AIM OF THE EXERCISE — Everything in the listing should be restated word for word.
>> START DATA PROVIDED
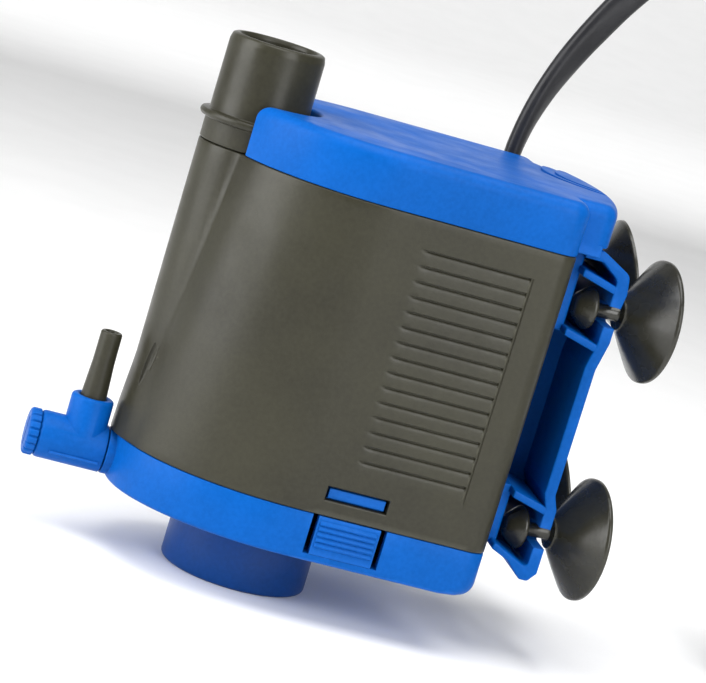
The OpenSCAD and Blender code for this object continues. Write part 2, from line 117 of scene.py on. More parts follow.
BODY = material("body_plastic", (0.029, 0.0278, 0.0165), (0.020, 0.0190, 0.0118), 0.34, cloud_size=30,
                wear=0.25, specular=0.28)
BLUE = material("blue_plastic", (0.0, 0.084, 0.37), (0.0, 0.071, 0.31), 0.4, wear=0.12, cloud_size=18,
                specular=0.08)
# the spigot's material is the cap's blue painted darker: painted shade for its place under the base
SHADED_BLUE = material("navy_plastic", (0.0, 0.042, 0.20), (0.0, 0.034, 0.16), 0.36, wear=0.15, specular=0.2)
BLACK = material("black_plastic", (0.018, 0.018, 0.02), (0.011, 0.011, 0.012), 0.4, wear=0.2)
WHITE = material("white_plastic", (0.72, 0.71, 0.66), (0.64, 0.63, 0.57), 0.42)
CUP = material("cup_rubber", (0.027, 0.026, 0.017), (0.013, 0.0125, 0.009), 0.24, grain=0.18, edge=0.1,
               wear=0.15, specular=0.45)
SEAL = material("seal_rubber", (0.02, 0.02, 0.02), (0.012, 0.012, 0.012), 0.55, grain=0.4, edge=0)
CORD = material("cord_rubber", (0.016, 0.016, 0.018), (0.009, 0.009, 0.011), 0.36, grain=0.25,
                grain_size=0.7, cloud_size=9, edge=0, specular=0.3)
FERRITE = material("magnet_ferrite", (0.06, 0.055, 0.055), (0.035, 0.032, 0.033), 0.5, grain=0.6)
CERAMIC = material("shaft_ceramic", (0.85, 0.85, 0.82), (0.75, 0.75, 0.7), 0.18, grain=0.05)
STEEL = material("core_steel", (0.32, 0.33, 0.35), (0.22, 0.22, 0.24), 0.42, metallic=0.9,
                 cloud_size=4, streak=(1, 1, 16))
COPPER = material("winding_copper", (0.55, 0.2, 0.07), (0.36, 0.12, 0.04), 0.34, metallic=0.85,
                  grain=0.8, cloud_size=2, streak=(10, 1, 1))
FUSE = material("fuse_metal", (0.7, 0.7, 0.68), (0.55, 0.55, 0.54), 0.28, metallic=1.0)
POTTING = material("potting_resin", (0.02, 0.022, 0.024), (0.012, 0.013, 0.014), 0.2, grain=0.5,
                   grain_size=3)
BRASS = material("plug_metal", (0.6, 0.48, 0.24), (0.5, 0.4, 0.2), 0.3, metallic=1.0, wear=0.2)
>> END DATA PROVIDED
SOLUTION —
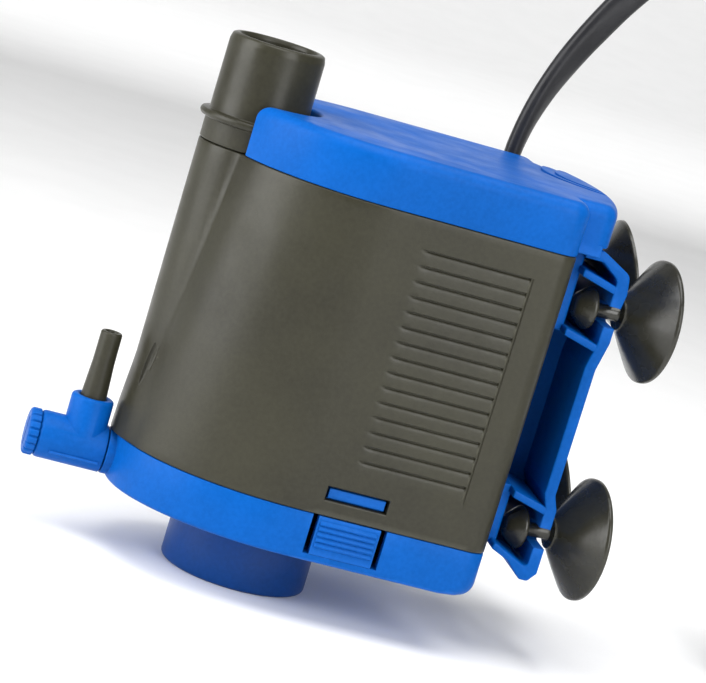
The OpenSCAD and Blender code for this object continues. Write part 2, from line 117 of scene.py on. More parts follow.
BODY = material("body_plastic", (0.029, 0.0278, 0.0165), (0.020, 0.0190, 0.0118), 0.34, cloud_size=30,
                wear=0.25, specular=0.28)
BLUE = material("blue_plastic", (0.0, 0.084, 0.37), (0.0, 0.071, 0.31), 0.4, wear=0.12, cloud_size=18,
                specular=0.08)
# the spigot's material is the cap's blue painted darker: painted shade for its place under the base
SHADED_BLUE = material("navy_plastic", (0.0, 0.042, 0.20), (0.0, 0.034, 0.16), 0.36, wear=0.15, specular=0.2)
BLACK = material("black_plastic", (0.018, 0.018, 0.02), (0.011, 0.011, 0.012), 0.4, wear=0.2)
WHITE = material("white_plastic", (0.72, 0.71, 0.66), (0.64, 0.63, 0.57), 0.42)
CUP = material("cup_rubber", (0.027, 0.026, 0.017), (0.013, 0.0125, 0.009), 0.24, grain=0.18, edge=0.1,
               wear=0.15, specular=0.45)
SEAL = material("seal_rubber", (0.02, 0.02, 0.02), (0.012, 0.012, 0.012), 0.55, grain=0.4, edge=0)
CORD = material("cord_rubber", (0.016, 0.016, 0.018), (0.009, 0.009, 0.011), 0.36, grain=0.25,
                grain_size=0.7, cloud_size=9, edge=0, specular=0.3)
FERRITE = material("magnet_ferrite", (0.06, 0.055, 0.055), (0.035, 0.032, 0.033), 0.5, grain=0.6)
CERAMIC = material("shaft_ceramic", (0.85, 0.85, 0.82), (0.75, 0.75, 0.7), 0.18, grain=0.05)
STEEL = material("core_steel", (0.32, 0.33, 0.35), (0.22, 0.22, 0.24), 0.42, metallic=0.9,
                 cloud_size=4, streak=(1, 1, 16))
COPPER = material("winding_copper", (0.55, 0.2, 0.07), (0.36, 0.12, 0.04), 0.34, metallic=0.85,
                  grain=0.8, cloud_size=2, streak=(10, 1, 1))
FUSE = material("fuse_metal", (0.7, 0.7, 0.68), (0.55, 0.55, 0.54), 0.28, metallic=1.0)
POTTING = material("potting_resin", (0.02, 0.022, 0.024), (0.012, 0.013, 0.014), 0.2, grain=0.5,
                   grain_size=3)
BRASS = material("plug_metal", (0.6, 0.48, 0.24), (0.5, 0.4, 0.2), 0.3, metallic=1.0, wear=0.2)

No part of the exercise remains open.